There would have to be definition of what "debug code" is before any IDE could implement hiding it. A definition of debug code as an aspect of a language would mean that debug code written on one IDE would be treated as debug code on another IDE.

How to keep two versions consistent is, as the saying goes, a topic for further research. In actuality, the two versions (with debug and without) are not consistent if we interpret "consistent" to mean identical. So what's a good computer science type definition for "consistent"? One thought is that the inclusion or non-inclusion of the debug code in a function or class should not affect the values of any variables external to that function or class.

If I'm editing the non-debug version of a file, is there technology that can warn me if I'm creating an inconsistency? Or perhaps I want to "disable" the debug version until I have time to fix it.

fresh_42 · Sep 7, 2020

pbuk said:

No, I don't agree with this. Implementations of computer languages are commands how to store and process bits, not the languages themselves.

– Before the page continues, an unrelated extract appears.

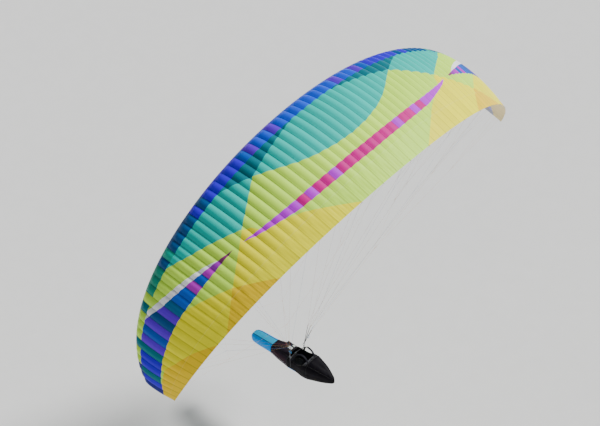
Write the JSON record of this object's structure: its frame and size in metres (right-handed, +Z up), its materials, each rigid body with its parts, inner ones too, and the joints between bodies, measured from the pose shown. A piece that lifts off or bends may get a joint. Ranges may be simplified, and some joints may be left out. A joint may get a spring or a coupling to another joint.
{
  "type": "paraglider",
  "caption": "Paraglider with an arched ram-air canopy, line cascades, fanned risers, carabiners and a reclined pod harness that pitches at the hook-in points.",
  "frame": {"origin": "air hold point on the canopy's chord line at its middle, straight above the harness hinge", "axes": "+Z up, flight towards -Y, +X towards the left wing tip"},
  "size_m": [10.4368, 2.7709, 8.0309],
  "materials": {
    "canopy_cloth": "coated ripstop nylon, satin",
    "line_sheath": "unsheathed aramid and sheathed polyethylene",
    "brake_line": "braided",
    "black_webbing": "woven",
    "handle_webbing": "woven",
    "anodised_alloy": "anodised",
    "steel": "polished",
    "pulley_plastic": "moulded",
    "blue_cover": "stretch fabric over foam",
    "dark_cover": "stretch fabric",
    "black_cover": "coated cloth",
    "foam": "covered foam",
    "seat_mesh": "spacer mesh over foam",
    "carbon": "carbon laminate",
    "instrument_case": "moulded",
    "red_webbing": "woven"
  },
  "bodies": {
    "wing": {"canopy_centre": "canopy_cloth", "canopy_inner_left": "canopy_cloth", "canopy_inner_right": "canopy_cloth", "canopy_outer_left": "canopy_cloth", "canopy_outer_right": "canopy_cloth", "canopy_tip_left": "canopy_cloth", "canopy_tip_right": "canopy_cloth", "a_lines_left": "line_sheath", "a_lines_right": "line_sheath", "b_lines_left": "line_sheath", "b_lines_right": "line_sheath", "c_lines_left": "line_sheath", "c_lines_right": "line_sheath", "brake_lines_left": "brake_line", "brake_lines_right": "brake_line", "riser_left": "black_webbing", "riser_right": "black_webbing", "carabiner_left": "anodised_alloy", "carabiner_right": "anodised_alloy", "brake_pulley_left": "pulley_plastic", "brake_pulley_right": "pulley_plastic", "brake_handle_left": "handle_webbing", "brake_handle_right": "handle_webbing", "quick_link_a_left": "steel", "quick_link_a_right": "steel", "quick_link_b_left": "steel", "quick_link_b_right": "steel", "quick_link_c_left": "steel", "quick_link_c_right": "steel"},
    "harness": {"foot_cover": "blue_cover", "leg_pod": "dark_cover", "seat_shell": "black_cover", "tail_fairing": "black_cover", "seat_protector": "foam", "back_pad": "seat_mesh", "seat_plate": "carbon", "seat_pad": "seat_mesh", "foot_board": "carbon", "speed_bar": "anodised_alloy", "instrument_deck": "dark_cover", "instrument_large": "instrument_case", "instrument_small": "instrument_case", "hang_strap_left": "black_webbing", "hang_strap_right": "black_webbing", "shoulder_strap_left": "black_cover", "shoulder_strap_right": "black_cover", "leg_strap_left": "black_webbing", "leg_strap_right": "black_webbing", "chest_strap_left": "black_webbing", "chest_strap_right": "black_webbing", "chest_buckle": "anodised_alloy", "reserve_pocket": "black_cover", "reserve_handle": "red_webbing"}
  },
  "joints": [
    {"name": "harness_pitch", "type": "hinge", "parent": "wing", "child": "harness", "pos_m": [0, 0, -7.2], "axis": [1, 0, 0], "range_deg": [-20, 35]}
  ]
}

I think this is nitpicking. The language is what enables humans to tell the compiler how the machine commands have to be set up in the compiled file such that bits can be moved, since this is the ultimative goal. The language is just the first layer. Whether we start counting there or at the implementation or the final executable code is playing in the sandbox. It is not different from machine codes, only a few conveniences above that level.

Computer languages are by no means an abstraction of calculations. TM are an abstraction, not C#.

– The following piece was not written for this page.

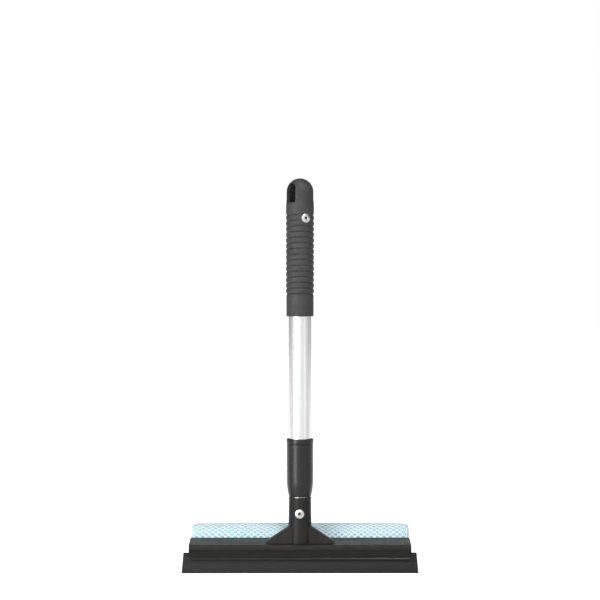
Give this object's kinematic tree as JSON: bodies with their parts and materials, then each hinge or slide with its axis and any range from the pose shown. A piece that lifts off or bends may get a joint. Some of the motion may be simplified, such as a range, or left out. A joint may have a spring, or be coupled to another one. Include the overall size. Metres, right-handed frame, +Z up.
{
  "type": "telescopic window squeegee",
  "caption": "Telescopic hand squeegee: rubber blade in front, net-covered sponge behind, aluminium pole with an inner twist lock, ribbed grip with a hanging slot.",
  "frame": {"origin": "middle of the hanging slot, on the axis of the pole", "axes": "+Z up the pole from the head to the grip's dome; +X along the blade; -Y the blade's side, +Y the sponge's side"},
  "size_m": [0.2004, 0.0632, 0.3352],
  "materials": {
    "grip_plastic": "soft matte, charcoal",
    "collar_plastic": "satin, black",
    "head_plastic": "fine textured, black",
    "tube_aluminium": "satin anodised",
    "rivet_aluminium": "bright",
    "mandrel_steel": "plain zinc",
    "nylon": "natural nylon",
    "blade_rubber": "smooth, black",
    "foam": "open-cell foam, light blue",
    "net": "knotted net, white"
  },
  "bodies": {
    "handle": {"grip": "grip_plastic", "grip_rivet": "rivet_aluminium", "grip_rivet_mandrel": "mandrel_steel", "outer_tube": "tube_aluminium", "collar": "collar_plastic", "guide_bush": "nylon"},
    "lock_ring": {"cam_ring": "nylon"},
    "head": {"lock_plug": "collar_plastic", "inner_tube": "tube_aluminium", "head_frame": "head_plastic", "neck_rivet": "rivet_aluminium", "neck_rivet_mandrel": "mandrel_steel", "blade": "blade_rubber", "sponge": "foam", "net_cover": "net", "sponge_plate": "head_plastic"}
  },
  "joints": [
    {"name": "telescope", "type": "slide", "parent": "handle", "child": "lock_ring", "axis": [0, 0, -1], "range_m": [0, 0.133]},
    {"name": "twist", "type": "hinge", "parent": "lock_ring", "child": "head", "pos_m": [0, 0, -0.061], "axis": [0, 0, 1], "range_deg": [-90, 90]}
  ]
}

And none of it - regardless where you draw your personal line - has anything to do with an IDE. Calling it incorporate definition is gibberish.

pbuk · Sep 7, 2020

Stephen Tashi said:

In the model of a language definition as a specification for a printed document, there are daring ideas like expanded character sets

Most languages in current use already implement handling of expanded character sets, either by default as part of the specification of the native string type (e.g. Java, JavaScript, Python 3) or through libraries (e.g. ICU for C++). This has nothing to do with the IDE though.

Or do you mean expanded character sets in source code for e.g. variable names? This is possible in a number of languages but is a very bad idea and will get you sacked/result in rejection from an open source project.

Stephen Tashi said:

and color printing.

What has this got to do with an IDE, or is this about syntax highlighting again?

Stephen Tashi said:

Thinking of documents as electronic, there are features like HTML.

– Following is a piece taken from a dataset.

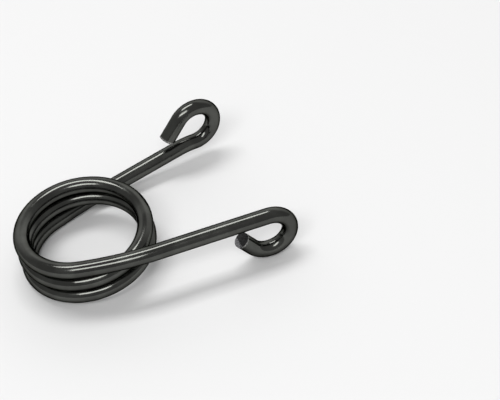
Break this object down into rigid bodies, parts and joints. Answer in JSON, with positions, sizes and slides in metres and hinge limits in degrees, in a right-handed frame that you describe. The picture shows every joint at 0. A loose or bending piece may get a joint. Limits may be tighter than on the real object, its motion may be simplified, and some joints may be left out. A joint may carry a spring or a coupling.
{
  "type": "hairpin spring",
  "caption": "Torsion spring of round black-coated wire: a short coil with side-by-side legs, each ending in an open eye that stands across the coil.",
  "frame": {"origin": "centre of the coil, on its axis and at mid-height", "axes": "+Z along the coil's axis; +X from the coil towards the eyes, midway between the legs; the upper leg is on the -Y side"},
  "size_m": [0.1275, 0.0916, 0.037],
  "materials": {
    "black_coat": "gloss black coat on spring steel wire"
  },
  "bodies": {
    "root": {"spring_wire": "black_coat"}
  },
  "joints": []
}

HTML is simply character strings (or alternatively a DOM node tree), what has this got to do with an IDE?

Stephen Tashi said:

IDE's offer various techniques for debugging. The current computer languages that I know define ways to insert debug code and comment it out or insert it using macros that can be disabled. In a printed document this is distracting clutter.

I haven't seen printed source code for 20 years. And if the debug code still needed to be there, what is the point in having a hard copy without it?

Stephen Tashi said:

In an electronic document, we can imagine the document having various versions and having one version that makes debug code invisible.

Different versions; how would you keep them consistent? It would make more sense to flag the debug code in some way and allow the IDE to hide it if requested. This could easily be impemented currently (e.g. with a JavaDoc style flag) - but I don't know of any IDE that does this, probably because this is not something programmers want (generally debug code should be deleted once the program works, debug code is not a alternative to regression testing).

Stephen Tashi said:

In C, there is the distinction between "#include < name.h>" versus "#include "name.h"".

But they look for files in different places - and they are defined the way they are precisly to AVOID filesystem issues (e.g. Windows %PATH% and posix PATH).

Stephen Tashi said:

I'd prefer to have all the filesystem issues handled in some systematic way

Then you would be tying your language to a particular filesystem. In practice all portable languages have a library abstracting the runtime filesystem, and this is nothing to do with the IDE.

Stephen Tashi said:

- perhaps a computer language needs a sub-language just to handle file system issues. We could even have two different languages for handling computations that employ the same sub-language for handling file system issues.

One way to look at the situation is this: A language must be designed so it can be implemented by current technology to do certain computations. One step in this implementation is compiling or interpreting the program. Hence file systems (or more abstractly, information retrieval systems) must be navigated. If there is a utility in abstracting the notion of computations then there should be a utility in having a language that abstracts the notion of information retrieval.

I don't understand what you mean: can you provide a concrete example of a language that does not abstract the notion of information retrieval?

Stephen Tashi · Sep 7, 2020

pbuk said:

I don't understand what you mean: can you provide a concrete example of a language that does not abstract the notion of information retrieval?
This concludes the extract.